Indeed, knowledge and information right now can be accessed at the speed of light thus transforming the world.

And these possibilities, according the article, will be multiplied by emerging technology breakthroughs in fields such as artificial intelligence, robotics, the Internet of Things, autonomous vehicles, 3-D printing, nanotechnology, biotechnology, materials science, energy storage, and quantum computing.

Here we face again to the term “access to knowledge”. After discussing the importance of using and producing knowledge – in the form of high quality and peer reviewed journals – that qualifies for critical thinking, now we are discussing about the potentials of using knowledge to empower communities, thus changing people’s behavior and government’s policy, especially in the face of fourth industrial revolution.

Changing policies and behavior are the objectives of advocacy. There are four important activities needed to building good advocacy and achieve those targets.

First activity is building awareness that can be achieved by “streaming” knowledge continuously to the mind of society thus increases their understanding about certain topics. Second activity is capacity building, by giving the right person the right skill to perform their duty. In this phase, knowledge is needed to help people increase their ability to do either general or technical skills. The third activity is lobbying and the last activity is networking with relevant stakeholders.

As an advocacy and communications specialist, I found the red line in these activities and the red line is evidence.

A working paper published by Knowledge Sector Initiative in May 2016, entitled Lessons for Building and Managing Evidence Base for Policy said that evidence is often needed rapidly to help policy makers respond to their pressing questions.

“It is therefore important to try to anticipate the sorts of decisions policy makers may need to take in future, and to work out what evidence is likely to be required,” Louise Shaxson, the author of the paper writes.

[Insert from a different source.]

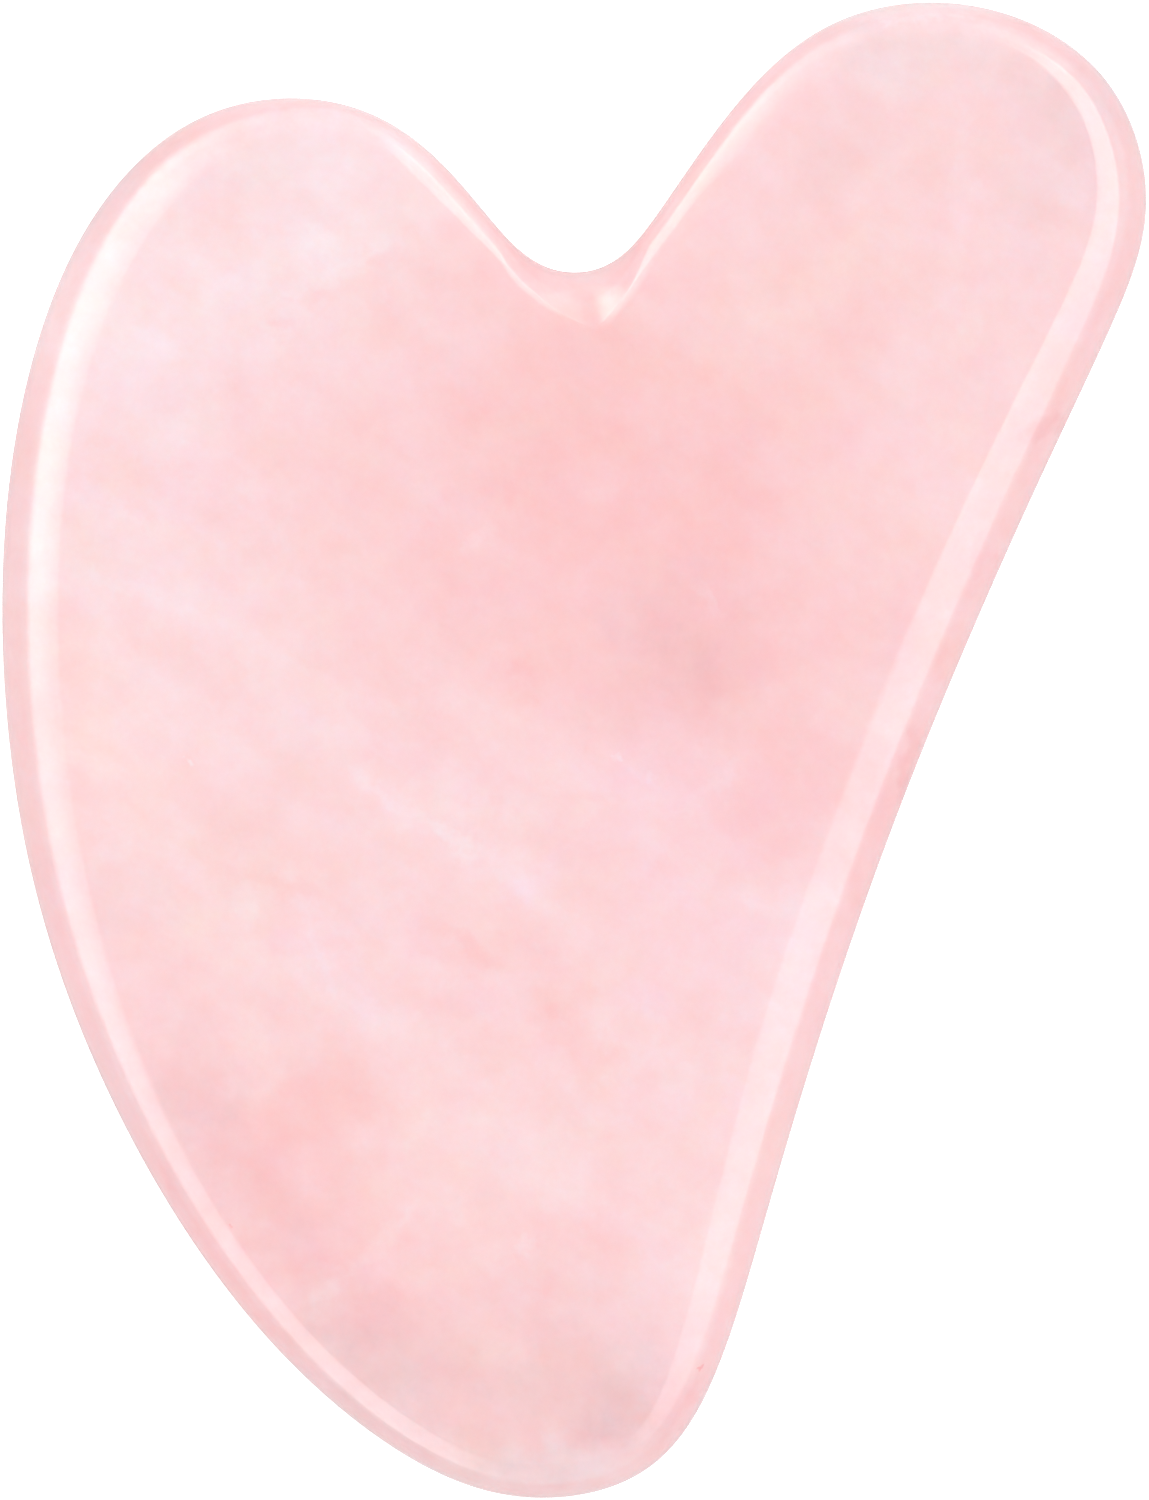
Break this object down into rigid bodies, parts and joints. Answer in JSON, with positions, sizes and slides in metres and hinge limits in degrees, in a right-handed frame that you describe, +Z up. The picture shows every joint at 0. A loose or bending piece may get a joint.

From building awareness followed by capacity building and then lobbying and networking, evidence is the foundation where the processes of changing policy and behavior start. Evidences can only be used and systematically collected by people who understand, who have the knowledge, the awareness about them. Capacity building program could help answer these needs.

After evidences are gathered, the next step is bringing these evidences to government to influence policy and sharing them to people to change their behavior. Networking plays important part to facilitate these changes. These orchestrated efforts we call it as campaign.

According to Louise, policy issues may suddenly emerge that require evidence: “It is important to be able to react to those issues as they arise and gather the relevant evidence as quickly as possible.” Therefore, Louise found in her paper 11 key lessons in “investing” to evidence.

Lesson number one is using broad definition of robust evidence that includes statistical data, evaluation, monitoring and surveillance activities, citizens and stakeholders and formal research-based disciplines. “Budget and planning processes need to consider these different types,” Louise writes.

The second lesson, policy makers are responsible for using evidence as effectively as possible to design, implement and monitor policies. The third, evidence needs to be able to support all policy priorities. The fourth is making sure to review evidence that already exist before commissioning new evidence. Fifth, build relationships around evidence involving many different organizations that can contribute to the evidence base for any policy issue.

The sixth, take the “whole organization” approach to managing evidence not only from individual policy teams. The seventh, make evidence part of business as usual. The eighth, leadership support from senior management is essential. The ninth, take time, do not try to do everything at once. The tenth, be aware of, but not scare of evidence and the eleventh or the last, learn, adapt and share good practice.

All lessons learned stated above are closely connected to the latest development in the era of fourth industrial revolution.

The WEF article mentioned that new technologies and platforms will increasingly enable citizens to engage with governments, voice their opinions, coordinate their efforts, and even circumvent the supervision of public authorities. “Simultaneously, governments will gain new technological powers to increase their control over populations, based on pervasive surveillance systems and the ability to control digital infrastructure” the article said.

Overall, however, the article stated that the governments will increasingly face pressure to change their current approach to public engagement and policy-making, as their central role of conducting policy diminishes owing to new sources of competition and the redistribution and decentralization of power that new technologies make possible.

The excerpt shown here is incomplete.